Fraser echoed the sentiment, noting that the ghost of Slapton Sands loomed large over the command staff, especially Eisenhower. “Eisenhower could not have not had that on his mind, on his conscience, when he was confronted with the prospect of needing to delay the largest seaborne invasion in our history.”
“He was an excellent diplomat, he was an individual who listened to people; he didn’t just hear them. There is a difference. He didn’t pretend to know what he didn’t know; he left that to the experts, but he listened to everyone and then formulated the opinions and choices that he needed to based on that.”
— Brendan Fraser
By establishing the very real consequences of failure early on, the film intensifies what could otherwise be a dry historical debate about weather patterns and barometric pressure, inviting audiences to learn about and feel the tension in the room.

According to Maras, the historical record already held all the dramatic tension a filmmaker could ask for — a frantic, three-day period where the fate of the free world rested on strong-willed personalities who shared the same goal but had different maps on how to get there.
That’s an understanding Maras hopes audiences walk away with.

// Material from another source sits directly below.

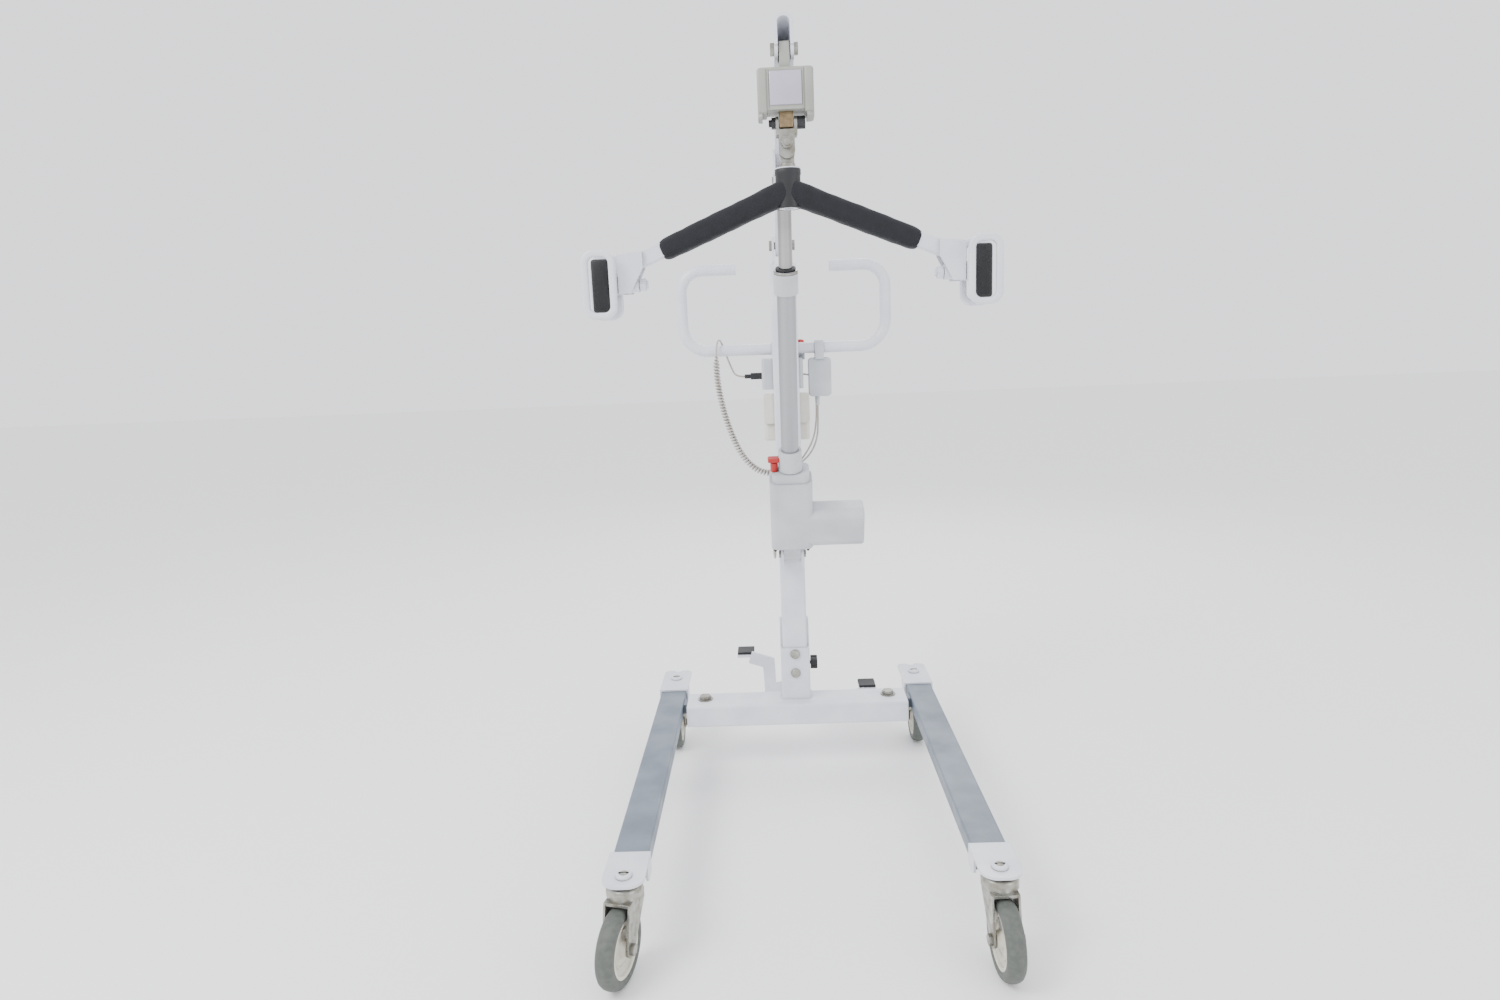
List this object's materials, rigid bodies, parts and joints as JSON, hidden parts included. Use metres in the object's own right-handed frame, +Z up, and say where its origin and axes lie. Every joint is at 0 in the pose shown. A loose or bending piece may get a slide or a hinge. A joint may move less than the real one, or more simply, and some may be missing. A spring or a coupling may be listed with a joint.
{
  "type": "patient lift hoist",
  "caption": "Mobile patient lift with spreading base legs on casters, a mast, an actuator-raised boom, a hanging weighing scale and a swivelling padded spreader bar with strap loops.",
  "frame": {"origin": "on the floor under the middle of the object's bounding box", "axes": "+Z up, +X to the right seen from the patient's end, -Y towards the patient's end where the legs are open"},
  "size_m": [0.6649, 1.0207, 1.4475],
  "materials": {
    "frame_blue": "grey-blue powder coat",
    "frame_white": "white powder coat",
    "zinc": "zinc plated steel",
    "black_steel": "black powder coat",
    "tyre": "grey polyurethane",
    "wheel_plastic": "cream nylon",
    "foam": "closed-cell foam",
    "cord_pvc": "soft grey PVC",
    "cream_plastic": "cream moulding",
    "black_rubber": "moulded rubber",
    "grey_plastic": "light grey moulding",
    "dark_plastic": "black moulding",
    "red_plastic": "red moulding",
    "tube_aluminium": "drawn and anodised",
    "rod_chrome": "ground and chromed",
    "scale_plastic": "greenish-grey moulding"
  },
  "bodies": {
    "base": {"base_beam": "frame_white", "leg_pivot_bolts": "zinc", "mast_socket": "frame_white", "mast_socket_bolts": "zinc", "mast": "frame_white", "boom_pivot_bolt": "zinc", "push_handle": "frame_white", "handle_bracket": "frame_white", "control_box": "grey_plastic", "battery_bracket": "cream_plastic", "actuator_bracket": "frame_white", "actuator_foot_bolt": "zinc", "handset_cord_curl": "cord_pvc", "handset_cord_leads": "cord_pvc", "handset_cord_plug": "dark_plastic", "actuator_lead": "cord_pvc"},
    "clamp_knob": {"mast_clamp_knob": "dark_plastic"},
    "stop_button": {"stop_button": "red_plastic"},
    "battery": {"battery_pack": "cream_plastic"},
    "rocker": {"pedal_rocker": "frame_white", "pedal_pads": "black_rubber"},
    "tie_left": {"tie_bar_left": "zinc"},
    "tie_right": {"tie_bar_right": "zinc"},
    "boom": {"boom": "frame_white", "boom_tip_bolt": "zinc"},
    "actuator": {"actuator_housing": "grey_plastic", "actuator_tube": "tube_aluminium"},
    "rod": {"actuator_rod": "rod_chrome"},
    "emergency_lever": {"emergency_lever": "red_plastic"},
    "scale": {"scale_housing": "scale_plastic", "scale_lower_bolt": "black_steel"},
    "clevis": {"swivel_clevis": "zinc"},
    "stem": {"swivel_stem": "zinc"},
    "spreader": {"spreader_bar": "frame_white", "spreader_pad": "foam"},
    "hook_left": {"hook_left": "frame_white"},
    "hook_right": {"hook_right": "frame_white"},
    "handset": {"handset": "grey_plastic"},
    "up_button": {"handset_up_button": "dark_plastic"},
    "down_button": {"handset_down_button": "dark_plastic"},
    "leg_left": {"leg_left_tube": "frame_blue", "leg_left_front_bracket": "frame_white", "leg_left_rear_bracket": "frame_white"},
    "front_left_fork": {"front_left_caster_fork": "zinc"},
    "front_left_wheel": {"front_left_tyre": "tyre", "front_left_wheel_hub": "wheel_plastic"},
    "rear_left_fork": {"rear_left_caster_fork": "zinc"},
    "rear_left_wheel": {"rear_left_tyre": "tyre", "rear_left_wheel_hub": "wheel_plastic"},
    "rear_left_brake": {"rear_left_brake_lever": "dark_plastic"},
    "leg_right": {"leg_right_tube": "frame_blue", "leg_right_front_bracket": "frame_white", "leg_right_rear_bracket": "frame_white"},
    "front_right_fork": {"front_right_caster_fork": "zinc"},
    "front_right_wheel": {"front_right_tyre": "tyre", "front_right_wheel_hub": "wheel_plastic"},
    "rear_right_fork": {"rear_right_caster_fork": "zinc"},
    "rear_right_wheel": {"rear_right_tyre": "tyre", "rear_right_wheel_hub": "wheel_plastic"},
    "rear_right_brake": {"rear_right_brake_lever": "dark_plastic"}
  },
  "joints": [
    {"name": "leg_left_swing", "type": "hinge", "parent": "base", "child": "leg_left", "pos_m": [-0.215, 0.298, 0.143], "axis": [0, 0, -1], "range_deg": [0, 15]},
    {"name": "leg_right_swing", "type": "hinge", "parent": "base", "child": "leg_right", "pos_m": [0.215, 0.298, 0.143], "axis": [0, 0, 1], "range_deg": [0, 15]},
    {"name": "pedal_rock", "type": "hinge", "parent": "base", "child": "rocker", "pos_m": [0, 0.4, 0.133], "axis": [0, -1, 0], "range_deg": [0, 36]},
    {"name": "tie_left_slide", "type": "slide", "parent": "base", "child": "tie_left", "axis": [-1, 0, 0], "range_m": [0, 0.0075]},
    {"name": "tie_right_slide", "type": "slide", "parent": "base", "child": "tie_right", "axis": [1, 0, 0], "range_m": [0, 0.0075]},
    {"name": "boom_lift", "type": "hinge", "parent": "base", "child": "boom", "pos_m": [0, 0.318, 1.191], "axis": [-1, 0, 0], "range_deg": [-23, 22]},
    {"name": "actuator_tilt", "type": "hinge", "parent": "base", "child": "actuator", "pos_m": [0, 0.231, 0.521], "axis": [-1, 0, 0], "range_deg": [-6, 6]},
    {"name": "rod_extend", "type": "slide", "parent": "actuator", "child": "rod", "axis": [0, -0.3433, 0.9392], "range_m": [-0.13, 0.125]},
    {"name": "emergency_lower", "type": "slide", "parent": "actuator", "child": "emergency_lever", "axis": [0, -0.3433, 0.9392], "range_m": [0, 0.005], "stiffness_N_per_m": 300, "springref_m": -0.001},
    {"name": "scale_swing", "type": "hinge", "parent": "boom", "child": "scale", "pos_m": [0, -0.33223, 1.39792], "axis": [1, 0, 0], "range_deg": [-60, 24]},
    {"name": "clevis_swing", "type": "hinge", "parent": "scale", "child": "clevis", "pos_m": [0, -0.33223, 1.29792], "axis": [1, 0, 0], "range_deg": [-40, 40]},
    {"name": "spreader_tilt", "type": "hinge", "parent": "clevis", "child": "stem", "pos_m": [0, -0.33223, 1.26792], "axis": [0, 1, 0], "range_deg": [-20, 20]},
    {"name": "spreader_swivel", "type": "hinge", "parent": "stem", "child": "spreader", "pos_m": [0, -0.33223, 1.20792], "axis": [0, 0, 1], "continuous": true},
    {"name": "hook_left_swing", "type": "hinge", "parent": "spreader", "child": "hook_left", "pos_m": [-0.2625, -0.33223, 1.07792], "axis": [1, 0, 0], "range_deg": [-30, 30]},
    {"name": "hook_right_swing", "type": "hinge", "parent": "spreader", "child": "hook_right", "pos_m": [0.2625, -0.33223, 1.07792], "axis": [1, 0, 0], "range_deg": [-30, 30]},
    {"name": "mast_clamp_turn", "type": "hinge", "parent": "base", "child": "clamp_knob", "pos_m": [0.034, 0.326, 0.232], "axis": [1, 0, 0], "range_deg": [0, 720]},
    {"name": "stop_press", "type": "slide", "parent": "base", "child": "stop_button", "axis": [0, 0, -1], "range_m": [0, 0.004], "stiffness_N_per_m": 300, "springref_m": -0.001},
    {"name": "battery_release", "type": "slide", "parent": "base", "child": "battery", "axis": [0, 1, 0], "range_m": [0, 0.12]},
    {"name": "handset_swing", "type": "hinge", "parent": "base", "child": "handset", "pos_m": [0.078, 0.365, 0.9685], "axis": [1, 0, 0], "range_deg": [-2, 10]},
    {"name": "up_press", "type": "slide", "parent": "handset", "child": "up_button", "axis": [0, -1, 0], "range_m": [0, 0.0015], "stiffness_N_per_m": 300, "springref_m": -0.001},
    {"name": "down_press", "type": "slide", "parent": "handset", "child": "down_button", "axis": [0, -1, 0], "range_m": [0, 0.0015], "stiffness_N_per_m": 300, "springref_m": -0.001},
    {"name": "front_left_swivel", "type": "hinge", "parent": "leg_left", "child": "front_left_fork", "pos_m": [-0.296, -0.42, 0.15], "axis": [0, 0, 1], "continuous": true},
    {"name": "front_left_roll", "type": "hinge", "parent": "front_left_fork", "child": "front_left_wheel", "pos_m": [-0.30506, -0.45381, 0.0625], "axis": [0.9659, -0.2588, 0], "continuous": true},
    {"name": "rear_left_swivel", "type": "hinge", "parent": "leg_left", "child": "rear_left_fork", "pos_m": [-0.296, 0.426, 0.15], "axis": [0, 0, 1], "continuous": true},
    {"name": "rear_left_roll", "type": "hinge", "parent": "rear_left_fork", "child": "rear_left_wheel", "pos_m": [-0.296, 0.391, 0.0625], "axis": [1, 0, 0], "continuous": true},
    {"name": "rear_left_brake_press", "type": "hinge", "parent": "rear_left_fork", "child": "rear_left_brake", "pos_m": [-0.296, 0.456, 0.122], "axis": [-1, 0, 0], "range_deg": [0, 12]},
    {"name": "front_right_swivel", "type": "hinge", "parent": "leg_right", "child": "front_right_fork", "pos_m": [0.296, -0.42, 0.15], "axis": [0, 0, 1], "continuous": true},
    {"name": "front_right_roll", "type": "hinge", "parent": "front_right_fork", "child": "front_right_wheel", "pos_m": [0.29783, -0.45495, 0.0625], "axis": [0.9986, 0.0523, 0], "continuous": true},
    {"name": "rear_right_swivel", "type": "hinge", "parent": "leg_right", "child": "rear_right_fork", "pos_m": [0.296, 0.426, 0.15], "axis": [0, 0, 1], "continuous": true},
    {"name": "rear_right_roll", "type": "hinge", "parent": "rear_right_fork", "child": "rear_right_wheel", "pos_m": [0.296, 0.391, 0.0625], "axis": [1, 0, 0], "continuous": true},
    {"name": "rear_right_brake_press", "type": "hinge", "parent": "rear_right_fork", "child": "rear_right_brake", "pos_m": [0.296, 0.456, 0.122], "axis": [-1, 0, 0], "range_deg": [0, 12]}
  ],
  "couplings": [
    {"joint": "leg_right_swing", "follows": "leg_left_swing", "ratio": 1},
    {"joint": "pedal_rock", "follows": "leg_left_swing", "ratio": 2.4},
    {"joint": "tie_left_slide", "follows": "leg_left_swing", "m_per_rad": 0.028},
    {"joint": "tie_right_slide", "follows": "leg_left_swing", "m_per_rad": 0.028},
    {"joint": "actuator_tilt", "follows": "boom_lift", "ratio": 0.2462},
    {"joint": "rod_extend", "follows": "boom_lift", "m_per_rad": 0.32184}
  ]
}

“You’ve got a scientist, a meteorologist, coming in, looking the most powerful figure in World War II in the eye and telling him something that he or no one wants to hear, which is it’s going to be a horrific failure,” Maras said.

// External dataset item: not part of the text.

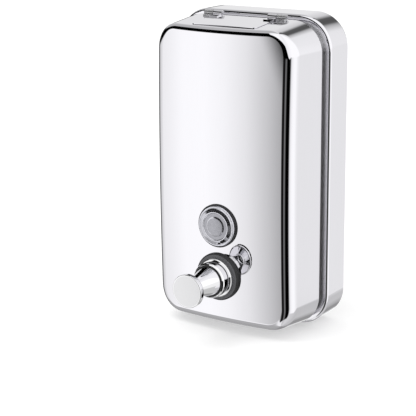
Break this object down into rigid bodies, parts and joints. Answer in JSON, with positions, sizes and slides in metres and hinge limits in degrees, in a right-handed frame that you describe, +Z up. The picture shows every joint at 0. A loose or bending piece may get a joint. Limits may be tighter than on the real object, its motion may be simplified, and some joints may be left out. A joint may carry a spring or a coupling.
{
  "type": "wall mounted soap dispenser",
  "caption": "Upright stainless soap tank in two drawn shells with a sight window, a front push valve, a hinged filler lid and a dovetail wall plate.",
  "frame": {"origin": "midway between the wall plate's two lower screw holes, on the wall plane", "axes": "+X to the viewer's right, +Y into the wall (the front faces -Y), +Z up"},
  "size_m": [0.114, 0.104, 0.2055],
  "materials": {
    "polished_steel": "mirror polished stainless steel",
    "plain_steel": "plain 2B stainless sheet",
    "brushed_steel": "satin brushed stainless sheet",
    "chrome": "bright chrome plate",
    "black_rubber": "matt black rubber",
    "clear_acrylic": "clear moulded acrylic",
    "grey_nylon": "moulded nylon",
    "nickel_brass": "machined brass",
    "white_plastic": "moulded acetal",
    "clear_tube": "milky polyethylene",
    "spring_steel": "bright stainless wire"
  },
  "bodies": {
    "wall_plate": {"wall_plate": "brushed_steel"},
    "tank": {"rear_shell": "polished_steel", "front_shell": "polished_steel", "seam_band": "polished_steel", "hinge_bracket_left": "polished_steel", "hinge_bracket_right": "polished_steel", "hinge_pin_left": "polished_steel", "hinge_pin_right": "polished_steel", "back_panel": "plain_steel", "filler_seat": "plain_steel", "hanger_bracket": "plain_steel", "valve_body": "chrome", "pump_gasket": "black_rubber", "wiper_seal": "black_rubber", "window_gasket": "black_rubber", "window_lens": "clear_acrylic", "window_nut": "grey_nylon", "window_washer": "grey_nylon", "pump_washer": "grey_nylon", "pump_nut": "nickel_brass", "pump_cylinder": "white_plastic", "inlet_cap": "white_plastic", "pickup_tube": "clear_tube", "return_spring": "spring_steel"},
    "lid": {"lid": "polished_steel", "lid_seal": "black_rubber"},
    "knob": {"push_knob": "chrome", "piston_rod": "nickel_brass", "piston": "white_plastic", "piston_seal": "black_rubber"},
    "outlet_ball": {"outlet_ball": "spring_steel"},
    "inlet_ball": {"inlet_ball": "spring_steel"}
  },
  "joints": [
    {"name": "lift_off", "type": "slide", "parent": "wall_plate", "child": "tank", "axis": [0, 0, 1], "range_m": [0, 0.07]},
    {"name": "lid_hinge", "type": "hinge", "parent": "tank", "child": "lid", "pos_m": [0, -0.03356, 0.09079], "axis": [-1, 0, 0], "range_deg": [0, 105]},
    {"name": "knob_push", "type": "slide", "parent": "tank", "child": "knob", "axis": [0, 1, 0], "range_m": [0, 0.012], "stiffness_N_per_m": 400, "springref_m": -0.006, "deforming": ["return_spring"]},
    {"name": "outlet_ball_lift", "type": "slide", "parent": "knob", "child": "outlet_ball", "axis": [0, -1, 0], "range_m": [0, 0.001]},
    {"name": "inlet_ball_lift", "type": "slide", "parent": "tank", "child": "inlet_ball", "axis": [0, -1, 0], "range_m": [0, 0.002]}
  ]
}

For the filmmakers, the heroism of D-Day isn’t just found on the battlefield, but in the room where the leaders chose to lay down their egos and listen.
“To watch these great minds, these great arguments, these strong-willed characters knock up against one another — it’s entertaining, but there’s a heroism in that,” said Maras. “The scientist who’s willing to speak the truth to power and the leader who has the wisdom to figure out who to trust. That’s entertaining, but there’s also some deep lessons to learn in there.”